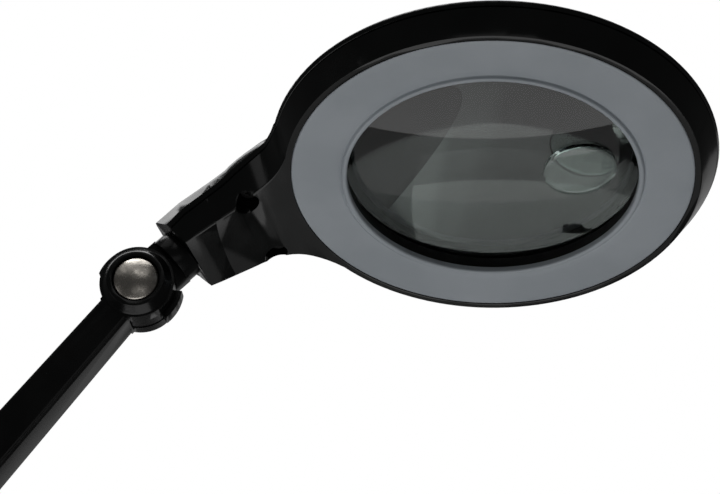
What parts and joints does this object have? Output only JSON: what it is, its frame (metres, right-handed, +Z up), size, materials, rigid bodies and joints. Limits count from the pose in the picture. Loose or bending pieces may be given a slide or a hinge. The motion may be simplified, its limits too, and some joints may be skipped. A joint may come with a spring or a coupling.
{
  "type": "magnifying lamp",
  "caption": "Clamp-on magnifying lamp: round lit ring around a large lens with a bifocal insert, dust cover, roll and tilt knuckle, and two jointed arms on a swivel post.",
  "frame": {"origin": "on the swivel post's axis, in the face of the clamp's upper jaw pad that rests on the table", "axes": "+Z up along the swivel post, +X towards the head, -Y the side the picture shows"},
  "size_m": [0.456, 0.1752, 0.8399],
  "materials": {
    "housing_black": "glossy moulded black",
    "cover_black": "glossy moulded black",
    "barrel_black": "matt black",
    "button_grey": "fine-grained dark grey",
    "diffuser_milky": "milky satin acrylic",
    "lens_glass": "polished clear glass",
    "board_white": "white solder mask",
    "board_green": "green solder mask",
    "led_yellow": "phosphor-coated LED packages",
    "rubber_black": "matt rubber",
    "nickel": "nickel plated, lightly mottled",
    "arm_black": "glossy black powder coat",
    "bush_brass": "turned",
    "knob_black": "moulded black",
    "steel": "zinc plated",
    "black_steel": "black oxide"
  },
  "bodies": {
    "clamp": {"clamp_body": "arm_black", "post_bush": "bush_brass", "jaw_pad": "rubber_black"},
    "pad": {"clamp_pad": "steel", "pad_rubber": "rubber_black"},
    "screw": {"clamp_screw": "steel", "clamp_handle": "steel", "handle_knobs": "knob_black"},
    "post": {"swivel_post": "arm_black"},
    "lower_arm": {"shoulder_fork": "arm_black", "lower_arm_tube": "arm_black", "lower_arm_pins": "steel", "elbow_eye": "arm_black", "power_inlet": "knob_black", "shoulder_bolt": "steel", "shoulder_cap_front": "nickel", "shoulder_cap_rear": "nickel", "shoulder_nut": "steel", "shoulder_washers": "steel"},
    "upper_arm": {"elbow_fork": "arm_black", "upper_arm_tube": "arm_black", "upper_arm_pins": "steel", "knuckle_fork": "arm_black", "elbow_bolt": "steel", "elbow_cap_front": "nickel", "elbow_cap_rear": "nickel", "elbow_nut": "steel", "elbow_washers": "steel", "knuckle_bolt": "steel", "knuckle_cap_front": "nickel", "knuckle_cap_rear": "nickel", "knuckle_nut": "steel", "knuckle_washers": "steel"},
    "tongue": {"knuckle_tongue": "arm_black", "roll_washers": "steel", "roll_nut": "steel"},
    "cover": {"flip_cover": "cover_black"},
    "button": {"switch_button": "button_grey"},
    "head": {"barrel_screws": "steel", "board_screws": "steel", "cover_pin": "steel", "diffuser_ring": "diffuser_milky", "driver_board": "board_green", "inner_barrel": "barrel_black", "led_board": "board_white", "leds": "led_yellow", "lens": "lens_glass", "lens_insert": "lens_glass", "lens_retainer": "barrel_black", "lens_seal": "rubber_black", "lower_housing": "housing_black", "neck_end_cover": "housing_black", "neck_screws": "black_steel", "roll_plate": "steel", "switch_bezel": "cover_black", "upper_housing": "housing_black"}
  },
  "joints": [
    {"name": "base_swivel", "type": "hinge", "parent": "clamp", "child": "post", "pos_m": [0, 0, 0.02], "axis": [0, 0, 1], "continuous": true},
    {"name": "shoulder", "type": "hinge", "parent": "post", "child": "lower_arm", "pos_m": [0, 0, 0.062], "axis": [0, -1, 0], "range_deg": [-45, 25]},
    {"name": "elbow", "type": "hinge", "parent": "lower_arm", "child": "upper_arm", "pos_m": [-0.11287, 0, 0.3721], "axis": [0, -1, 0], "range_deg": [-50, 45]},
    {"name": "knuckle_tilt", "type": "hinge", "parent": "upper_arm", "child": "tongue", "pos_m": [0.08803, 0, 0.63391], "axis": [0, -1, 0], "range_deg": [-45, 40]},
    {"name": "head_roll", "type": "hinge", "parent": "tongue", "child": "head", "pos_m": [0.08803, 0, 0.63391], "axis": [0.7169, 0, 0.6972], "range_deg": [-67.2, 112.8]},
    {"name": "cover_hinge", "type": "hinge", "parent": "head", "child": "cover", "pos_m": [0.30951, -0.04455, 0.70145], "axis": [0.2702, 0.9219, -0.2778], "range_deg": [0, 110]},
    {"name": "switch_press", "type": "slide", "parent": "head", "child": "button", "axis": [0.0147, -0.2925, -0.9562], "range_m": [0, 0.0015], "stiffness_N_per_m": 600, "springref_m": -0.0015},
    {"name": "pad_slide", "type": "slide", "parent": "clamp", "child": "pad", "axis": [0, 0, 1], "range_m": [-0.02, 0.024]},
    {"name": "screw_turn", "type": "hinge", "parent": "pad", "child": "screw", "pos_m": [0, 0.016, -0.06], "axis": [0, 0, 1], "range_deg": [-2405, 2885]}
  ],
  "couplings": [
    {"joint": "screw_turn", "follows": "pad_slide", "rad_per_m": 2094.4}
  ]
}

◆ **WHAT YOU ARE ASKED TO DO**
Output all of the material, please, exactly as it stands.

◆ **RESULT OF THIS TASK**
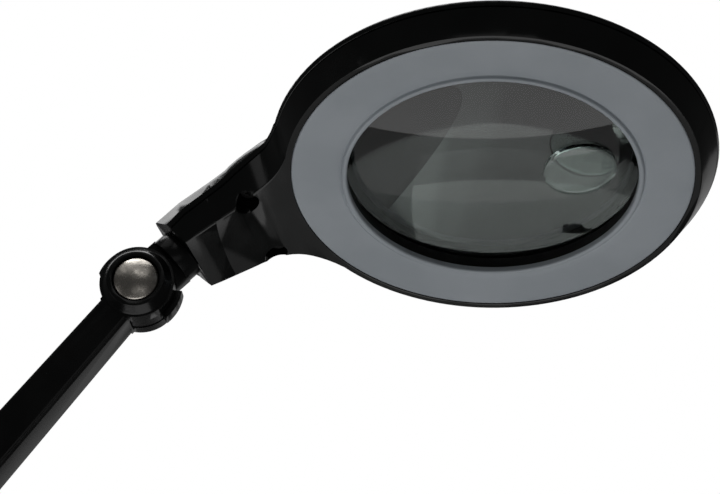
What parts and joints does this object have? Output only JSON: what it is, its frame (metres, right-handed, +Z up), size, materials, rigid bodies and joints. Limits count from the pose in the picture. Loose or bending pieces may be given a slide or a hinge. The motion may be simplified, its limits too, and some joints may be skipped. A joint may come with a spring or a coupling.
{
  "type": "magnifying lamp",
  "caption": "Clamp-on magnifying lamp: round lit ring around a large lens with a bifocal insert, dust cover, roll and tilt knuckle, and two jointed arms on a swivel post.",
  "frame": {"origin": "on the swivel post's axis, in the face of the clamp's upper jaw pad that rests on the table", "axes": "+Z up along the swivel post, +X towards the head, -Y the side the picture shows"},
  "size_m": [0.456, 0.1752, 0.8399],
  "materials": {
    "housing_black": "glossy moulded black",
    "cover_black": "glossy moulded black",
    "barrel_black": "matt black",
    "button_grey": "fine-grained dark grey",
    "diffuser_milky": "milky satin acrylic",
    "lens_glass": "polished clear glass",
    "board_white": "white solder mask",
    "board_green": "green solder mask",
    "led_yellow": "phosphor-coated LED packages",
    "rubber_black": "matt rubber",
    "nickel": "nickel plated, lightly mottled",
    "arm_black": "glossy black powder coat",
    "bush_brass": "turned",
    "knob_black": "moulded black",
    "steel": "zinc plated",
    "black_steel": "black oxide"
  },
  "bodies": {
    "clamp": {"clamp_body": "arm_black", "post_bush": "bush_brass", "jaw_pad": "rubber_black"},
    "pad": {"clamp_pad": "steel", "pad_rubber": "rubber_black"},
    "screw": {"clamp_screw": "steel", "clamp_handle": "steel", "handle_knobs": "knob_black"},
    "post": {"swivel_post": "arm_black"},
    "lower_arm": {"shoulder_fork": "arm_black", "lower_arm_tube": "arm_black", "lower_arm_pins": "steel", "elbow_eye": "arm_black", "power_inlet": "knob_black", "shoulder_bolt": "steel", "shoulder_cap_front": "nickel", "shoulder_cap_rear": "nickel", "shoulder_nut": "steel", "shoulder_washers": "steel"},
    "upper_arm": {"elbow_fork": "arm_black", "upper_arm_tube": "arm_black", "upper_arm_pins": "steel", "knuckle_fork": "arm_black", "elbow_bolt": "steel", "elbow_cap_front": "nickel", "elbow_cap_rear": "nickel", "elbow_nut": "steel", "elbow_washers": "steel", "knuckle_bolt": "steel", "knuckle_cap_front": "nickel", "knuckle_cap_rear": "nickel", "knuckle_nut": "steel", "knuckle_washers": "steel"},
    "tongue": {"knuckle_tongue": "arm_black", "roll_washers": "steel", "roll_nut": "steel"},
    "cover": {"flip_cover": "cover_black"},
    "button": {"switch_button": "button_grey"},
    "head": {"barrel_screws": "steel", "board_screws": "steel", "cover_pin": "steel", "diffuser_ring": "diffuser_milky", "driver_board": "board_green", "inner_barrel": "barrel_black", "led_board": "board_white", "leds": "led_yellow", "lens": "lens_glass", "lens_insert": "lens_glass", "lens_retainer": "barrel_black", "lens_seal": "rubber_black", "lower_housing": "housing_black", "neck_end_cover": "housing_black", "neck_screws": "black_steel", "roll_plate": "steel", "switch_bezel": "cover_black", "upper_housing": "housing_black"}
  },
  "joints": [
    {"name": "base_swivel", "type": "hinge", "parent": "clamp", "child": "post", "pos_m": [0, 0, 0.02], "axis": [0, 0, 1], "continuous": true},
    {"name": "shoulder", "type": "hinge", "parent": "post", "child": "lower_arm", "pos_m": [0, 0, 0.062], "axis": [0, -1, 0], "range_deg": [-45, 25]},
    {"name": "elbow", "type": "hinge", "parent": "lower_arm", "child": "upper_arm", "pos_m": [-0.11287, 0, 0.3721], "axis": [0, -1, 0], "range_deg": [-50, 45]},
    {"name": "knuckle_tilt", "type": "hinge", "parent": "upper_arm", "child": "tongue", "pos_m": [0.08803, 0, 0.63391], "axis": [0, -1, 0], "range_deg": [-45, 40]},
    {"name": "head_roll", "type": "hinge", "parent": "tongue", "child": "head", "pos_m": [0.08803, 0, 0.63391], "axis": [0.7169, 0, 0.6972], "range_deg": [-67.2, 112.8]},
    {"name": "cover_hinge", "type": "hinge", "parent": "head", "child": "cover", "pos_m": [0.30951, -0.04455, 0.70145], "axis": [0.2702, 0.9219, -0.2778], "range_deg": [0, 110]},
    {"name": "switch_press", "type": "slide", "parent": "head", "child": "button", "axis": [0.0147, -0.2925, -0.9562], "range_m": [0, 0.0015], "stiffness_N_per_m": 600, "springref_m": -0.0015},
    {"name": "pad_slide", "type": "slide", "parent": "clamp", "child": "pad", "axis": [0, 0, 1], "range_m": [-0.02, 0.024]},
    {"name": "screw_turn", "type": "hinge", "parent": "pad", "child": "screw", "pos_m": [0, 0.016, -0.06], "axis": [0, 0, 1], "range_deg": [-2405, 2885]}
  ],
  "couplings": [
    {"joint": "screw_turn", "follows": "pad_slide", "rad_per_m": 2094.4}
  ]
}